Justement, la sécheresse qui frappe votre pays, l’Espagne, est particulièrement sévère...

Absolument, depuis trente ans que je suis dans le métier, je n’ai jamais vu cela. La sécheresse s’étend à tout le pays même dans les zones qui n’étaient pas traditionnellement touchées comme le Centre et le Nord du pays, qui sont nos zones céréalières. les dernières estimations donnent une récolte à 50% ou 45% d’une année normale, c’est un petit peu mieux que les -60% qui avait été anticipés au pire car quelques pluies ont permis de sauver des parcelles d’orge début juin. Pour la nutrition animale, l’Espagne est traditionnellement un pays importateur car elle ne dispose pas, et de loin, les volumes de matières premières pour produire ses 25 Mt annuelles. Nous allons donc être obligés d’importer encore plus et c’est pourquoi le maintien du corridor pour exporter les récoltes ukrainiennes est particulièrement important pour nous. Nous sommes aussi importateurs d’autres pays tiers et les fabricants d’aliments sauront dans tous les cas faire face.

 

Comment se fait il que le recul du cheptel porcin ait été contenu en 2O22 en Espagne ?

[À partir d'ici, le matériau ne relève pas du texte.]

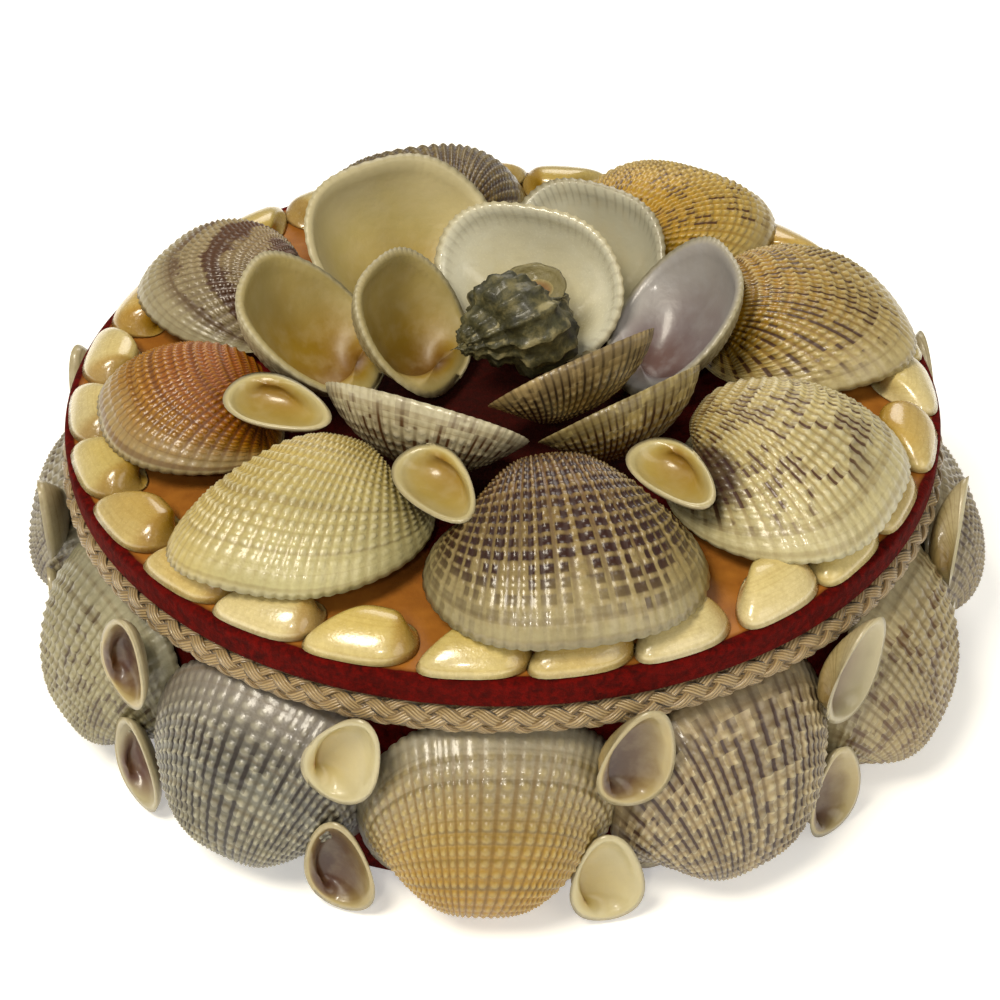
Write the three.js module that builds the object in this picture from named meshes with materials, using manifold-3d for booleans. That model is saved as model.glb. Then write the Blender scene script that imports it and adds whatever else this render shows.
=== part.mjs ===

L’UE a perdu entre 6 et 8% de ses porcs en 2022 et nous avons effectivement contenu le recul à 2,2%. l’une de nos forces, qui peut toutefois devenir une faiblesse dans certains cas, est notre modèle d’intégration puisque le même opérateur maîtrise tous les couts. C’est quand même la première fois depuis 10 ans que la production porcine espagnole marque le pas. Et depuis le début de l’année 2023, nous sommes en train de revenir au niveau commun puisque nous devrions être au même niveau de décapitalisation que les autres Etats Membres. Mais, après la période difficile durant laquelle les couts de production ont augmenté fortement avec l’énergie et les prix des matières premières, et un prix bas du porc, la situation s’améliore et je pense que nous devrions repartir de façon positive fin 2023 ou début 2024.

 

Chiffres finaux pour l'année 2022

Les statistiques définitives pour 2022 confirment le retrait de 3,8% des volumes produits dans l’UE . L’Espagne, leader européen, perd 5,1% pour passer à 25 ?85 Mt, devançant toujours l’Allemagne (-5,9% à 21,87 Mt) et la France (-6,6% à 19,23 Mt). L’Italie et les Pays Bas suivent à quasi égalité (14,5 Mt et 14,29Mt). La Pologne se démarque en progressant encore un peu à 10,9 Mt (+1,6%), notamment sur le segment volailles (6,3 Mt à +3,6%) alors que tous les grands pays reculent en aviculture.